После разговора с Георгом Хаманом в Берлине он вдруг понял, что жизнь его вышла из под контроля, что если он сейчас же не проведёт глубокую ревизию, время будет упущено окончательно. С помощью всё того же психотерапевта Эрлинга Момсена, в чьём кресле он теперь сиживал с большой скидкой, за этот год ему удалось достичь своего рода плато, откуда открылся вид на его существование в последние десять — пятнадцать лет. Увиденное не слишком его обрадовало: годы самоистязания и отчаянных попыток самообмана. Лёгкими толчками (обронённое словцо, заминка, уводящая его на боковую ветку сознания, откуда он мог оценить удручающий рисунок своей жизни) чуть-чуть помогая ему, Эрлинг вернул его к истокам, к прошлому, откуда будущая формула его существования выглядела совсем иначе. Иоаким с каждым днём становился всё откровеннее с человеком, имевшим терпение вглядеться в глубины его души — в конце концов, Эрлинг брал деньги не за то, чтобы играть с ним в кошки-мышки, он и в самом деле честно пытался ему помочь. Тем не менее о последних годах жизни Виктора он не рассказывал. Эрлинг Момсен не единожды затевал разговор о рисунках Буше, которые он по-прежнему мечтал приобрести, но Иоаким уклонялся от разговора.
Забавно, что к числу пациентов психотерапевта Эрлинга Момсена присоединился и Карстен Хамрелль. По его словам, терапия помогла ему расстаться с Линой, чтобы потом вновь соединиться и в конце концов, в Иванов день, сделать ей предложение на снятой для такого случая даче у моря.
А Фидель остался в Швеции. Поразмышляв и разобравшись в своих чувствах и желаниях, он по возвращении в Стокгольм объявил, что понял свою гомосексуальность и теперь уже не собирается ехать на Кубу учиться. Карстен встретил новость с пониманием, одному ему ведомыми путями раздобыл вид на жительство и пристроил мыть посуду в гей-баре «Патриция», разместившемся на старинном пароходике, поставленном на вечную стоянку в городской гавани. За несколько месяцев Фидель выучил шведский почти в совершенстве и говорил лишь с едва заметным акцентом. Иоакиму он как-то рассказал, что даже помыслить не может о возвращении в Колумбию.
— Там гомофобов больше, чем мужчин, — сказал он как-то. — И женщины не лучше.
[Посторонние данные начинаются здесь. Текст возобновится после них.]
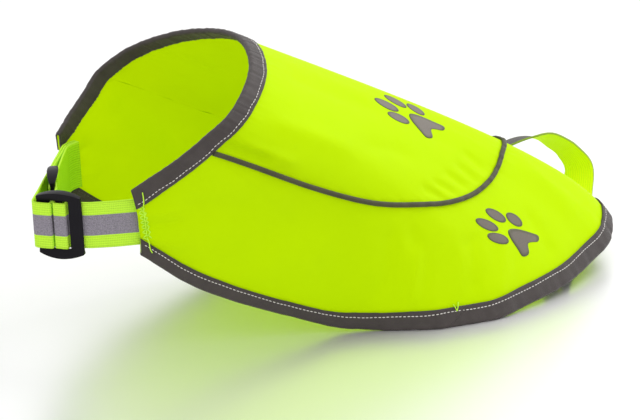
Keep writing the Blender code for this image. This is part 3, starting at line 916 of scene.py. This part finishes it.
def insideTip(side, back, depth):
    edge = clothPoint(tip, goreLength(tip) / 2)
    behind = clothPoint(tip - 0.5, goreLength(tip - 0.5) / 2)
    along = (behind - edge).xy.normalized()
    inwards = Vector((along.y, -along.x))
    place = edge.xy + along * back + inwards * depth
    return (place.x, side * place.y, 12.0)


def makeWebbing(name, node, corners, stripeOnLeft):
    # the striped face is on the left of the path as it runs, or on its right
    path = roundedPath(corners)
    runs = np.concatenate([[0], np.cumsum(np.linalg.norm(np.diff(path, axis=0), axis=1))])

    def place(u, v):
        s = (1 - u if stripeOnLeft else u) * runs[-1]
        x, y = np.interp(s, runs, path[:, 0]), np.interp(s, runs, path[:, 1])
        wave = chest["wave"] * np.sin(s * 0.21) * (2 * v - 1) ** 2
        return drooped(np.array([x, y, chest["height"] + (v - 0.5) * chest["width"] + wave]).T)

    cells = (round(runs[-1] * 2.5), 16)  # along it and across it
    mesh = laidGrid(cells, place, (runs[-1] * mm, chest["width"] * mm))
    addWall(finishPiece(name, mesh, [stripedWebbing, plainWebbing], [node], "webbing"), chest["thick"], 0, 1)


def makeSlider(name, node, place):
    across = alongSlider(place)
    side, gap, length = slider["sideBar"], slider["slot"], sliderLength
    half = slider["slotHeight"] / 2
    columns = [0, side / 3, side * 2 / 3, side, side + gap, length / 2]
    columns += [length - u for u in reversed(columns[:-1])]
    rows = [-half - slider["plateHeight"], -half, -half / 3, half / 3, half, half + slider["plateHeight"]]
    mesh = bmesh.new()
    bmesh.ops.create_grid(mesh, x_segments=len(columns) - 1, y_segments=len(rows) - 1, size=1)

    def cell(position):
        return (position.x + 1) / 2 * (len(columns) - 1), (position.y + 1) / 2 * (len(rows) - 1)

    holes = []
    for face in mesh.faces:
        column, row = (int(n) for n in cell(face.calc_center_median()))
        if column in (3, len(columns) - 5) and 0 < row < len(rows) - 2:
            holes.append(face)
    bmesh.ops.delete(mesh, geom=holes, context="FACES")
    for vert in mesh.verts:
        column, row = (round(n) for n in cell(vert.co))
        arch = slider["arch"] * (1 - (2 * columns[column] / length - 1) ** 2)
        outer = {0: -1, len(rows) - 1: 1}.get(row, 0)
        vert.co = (columns[column], rows[row] + outer * arch, 0)
    grown = bmesh.ops.extrude_face_region(mesh, geom=mesh.faces[:])
    front = {item for item in grown["geom"] if isinstance(item, bmesh.types.BMVert)}
    for vert in mesh.verts:
        bulge = slider["bulge"] * (1 - (2 * vert.co.x / length - 1) ** 2)
        thick = slider["plateThick"] + bulge if abs(vert.co.y) > half + 0.01 else slider["barThick"]
        x, y, _ = across(vert.co.x, thick / 2 if vert in front else -thick / 2)
        vert.co = inFrame(drooped(np.array([[x, y, chest["height"] + vert.co.y]])))[0]
    bmesh.ops.recalc_face_normals(mesh, faces=mesh.faces)
    bmesh.ops.bevel(
        mesh,
        geom=[edge for edge in mesh.edges if edge.calc_face_angle(0) > radians(40)],
        offset=slider["rounding"] * mm,
        offset_type="OFFSET",
        affect="EDGES",
        segments=3,
        profile=0.5,
        material=-1,
    )
    finishPiece(name, mesh, [blackPlastic], [node], "plastic")


def makeChest():
    near, far = alongSlider(nearSlider), alongSlider(farSlider)
    play = cloth["gap"] + 0.1  # between webbing and bars
    close = slider["barThick"] / 2 + play + chest["thick"] / 2
    layer = chest["thick"] + play
    firstSlot = slider["sideBar"] + slider["slot"] / 2
    secondSlot = slider["sideBar"] + slider["slot"] + slider["centreBar"]
    atCentreBar = secondSlot + 1.0
    atSideBar = secondSlot + slider["slot"] - 0.95
    seat = cloth["wall"] + cloth["gap"] + cloth["leaf"] + chest["tipPlay"] + chest["thick"] / 2
    farSeat = seat + layer + 2 * cloth["gap"]
    quarter = slider["sideBar"] / 4
    nearRun = [
        insideTip(-1, chest["sewn"], seat),
        insideTip(-1, 0, seat),
        near(-3, -close, 20),
        near(firstSlot, -close),
        near(firstSlot, close),
        near(atCentreBar, close),
        near(atCentreBar, -close - layer),
        near(quarter, -close - layer),
    ]
    frontRun = [
        insideTip(1, chest["sewn"], seat),
        insideTip(1, 0, seat),
        near(sliderLength + 2.2, close + 0.8, 3.4),
        near(atSideBar, close + 0.8),
        near(atSideBar, -close - 3, 3),
        far(-3, -close, 6),
        far(firstSlot, -close),
        far(firstSlot, close),
        far(quarter, close),
    ]
    farLoop = [
        insideTip(1, chest["sewn"], farSeat),
        insideTip(1, 0, farSeat),
        far(sliderLength + 3, close, 10),
        far(atSideBar, close),
        far(atSideBar, -close),
        far(sliderLength + 3, -close, 10),
        insideTip(1, 0, farSeat + layer),
        insideTip(1, chest["sewn"], farSeat + layer),
    ]
    makeWebbing("nearWebbing", "strap_near", nearRun, True)
    makeWebbing("frontWebbing", "strap_front", frontRun, False)
    makeWebbing("farWebbing", "strap_far", farLoop, True)
    makeSlider("nearSliderPlastic", "slider_near", nearSlider)
    makeSlider("farSliderPlastic", "slider_far", farSlider)


belly = dict(
    width=20.0,
    thick=1.3,
    gore=3.0,  # where it is sewn in, on either side
    sewn=(16.0, 8.0),  # millimetres above the hem
    heading=150,
    play=1.2,  # between it and the tape
    cup=0.25,
    weaveReach=0.43,  # metres that the weave is mapped over, end to end
)
bellyStops = [  # x, y, z, plan heading of the strap's width, bank of that width
    (92.8, 59.2, 4, 150, 0),
    (96, 64.5, 1.2, 150, 0),
    (103, 76, 2, 148, 0),
    (109, 88, 9, 120, 0),
    (114, 93, 24, 80, 0),
    (121, 92, 37, 55, -3),
    (133, 87, 44.5, 55, -5),
    (145, 80, 48, 65, -21),
    (155, 74, 46.5, 88, -40),
    (163, 68, 40.5, 112, -22),
    (168, 61, 30, 125, -6),
    (162, 51, 17, 138, 0),
    (153, 36, 5, 146, 0),
    (143, 18, 1.2, 149, 0),
    (126, -8, 1.2, 150, 0),
    (108, -33, 1.4, 158, 0),
    (96, -50, 2.9, 190, 0),
    (92.2, -57.4, 5.6, 208, 0),
]


def sewnStop(side, up, heading):
    depth = cloth["wall"] + 2 * cloth["gap"] + cloth["leaf"] + belly["thick"] / 2 + belly["play"]
    t = side * belly["gore"]
    return (*clothPoint(t, goreLength(t) - up, -depth), heading, 0)


def makeBellyStrap():
    stops = [sewnStop(1, up, belly["heading"]) for up in belly["sewn"]]
    stops += bellyStops
    stops += [sewnStop(-1, up, 360 - belly["heading"]) for up in reversed(belly["sewn"])]
    rows = np.array(stops, float)
    last = len(rows) - 1

    def place(u, v):
        s = u * last
        row = smoothRoute(rows, s)
        along = smoothRoute(rows, s + nextStep)[:, :3] - smoothRoute(rows, s - nextStep)[:, :3]
        along /= np.linalg.norm(along, axis=1)[:, None]
        heading, bank = np.radians(row[:, 3]), np.radians(row[:, 4])
        across = np.array([np.cos(heading) * np.cos(bank), np.sin(heading) * np.cos(bank), np.sin(bank)]).T
        across -= along * np.sum(across * along, axis=1)[:, None]
        across /= np.linalg.norm(across, axis=1)[:, None]
        cup = belly["cup"] * (1 - (2 * v - 1) ** 2)
        fromMiddle = (v - 0.5) * belly["width"]
        return row[:, :3] + across * fromMiddle[:, None] + np.cross(along, across) * cup[:, None]

    mesh = laidGrid((300, 14), place, (belly["weaveReach"], belly["width"] * mm))
    piece = finishPiece("bellyElastic", mesh, [beltOutside, beltInside], ["belly_strap"], "belly_webbing")
    addWall(piece, belly["thick"], 0, 1)


def makeFloor():
    mesh = bmesh.new()
    bmesh.ops.create_grid(mesh, x_segments=2, y_segments=2, size=6)
    finishPiece("floor", mesh, [floorMaterial()])


print("studio")
placeCamera()
lightStudio()
makeFloor()
print("panels")
makePanels()
print("tapes and piping")
makeTapes()
makePiping()
print("stitches")
makeTapeStitches("neckStitches", False, 2.6)
makeTapeStitches("hemStitches", True, 2.9)
makeTipStitches()
for row in threadEnds:
    makeThreadEnd(*row)
print("prints")
for row in printPlaces:
    makePrint(*row, -1, "near")
    makePrint(*row, 1, "far")
print("webbing and sliders")
makeChest()
makeBellyStrap()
Народ ненавидит нас… даже мама, думаю, не сможет мне простить, что я гей. Они называют нас
Карстен решил снимать документальный фильм о своём сыне. Иоаким довольно много помогал ему со сценарием, и не только — он провёл ряд изысканий о современной истории мужского гомосексуализма. Он работал с интересом, поскольку понимал всё больше жизнь своего отца. Эта была мрачная и нестерпимо жестокая история… Людей, виноватых только в том, что родились не такими, как большинство, преследовали и унижали, а в наихудшие времена даже убивали. Всё это продолжалось почти до конца двадцатого века, а кое-где в мире и сейчас ничего не изменилось. Они написали синопсис на двух страницах — отношения отца и сына, Карстена и Фиделя. Ещё до конца года финская компания YLE, а также новый боевой шведский восьмой канал выделили Хамреллю и его обновлённой кинокомпании «Роллер Коустер фильм» вполне приличную сумму на съёмки фильма.
Что касается их долга разгневанным кузенам Маркович, всё обошлось на удивление спокойно. Приехав из Берлина, Хамрелль встретился с ними и обсудил план обратного выкупа проданных им картин. Только сербский православный Бог знает, почему братья согласились на отсрочку. Иоаким заложил дом на Готланде почти за миллион крон. На острове цены на недвижимость за последний год резко подскочили, поэтому банк без всяких сложностей выдал ему кредит. Осенью он переехал к Карин и неожиданно выгодно продал квартиру на Кунгсхольмене. До финансового кризиса, которому суждено было потрясти мир до основания, оставалось ещё больше года, и после всех этих операций и выплаты кредита у него оказалось достаточно денег, чтобы купить старую контору в Грёндале и переделать её в уютную квартиру, где стены украшали картина Кройера и панно Бацци.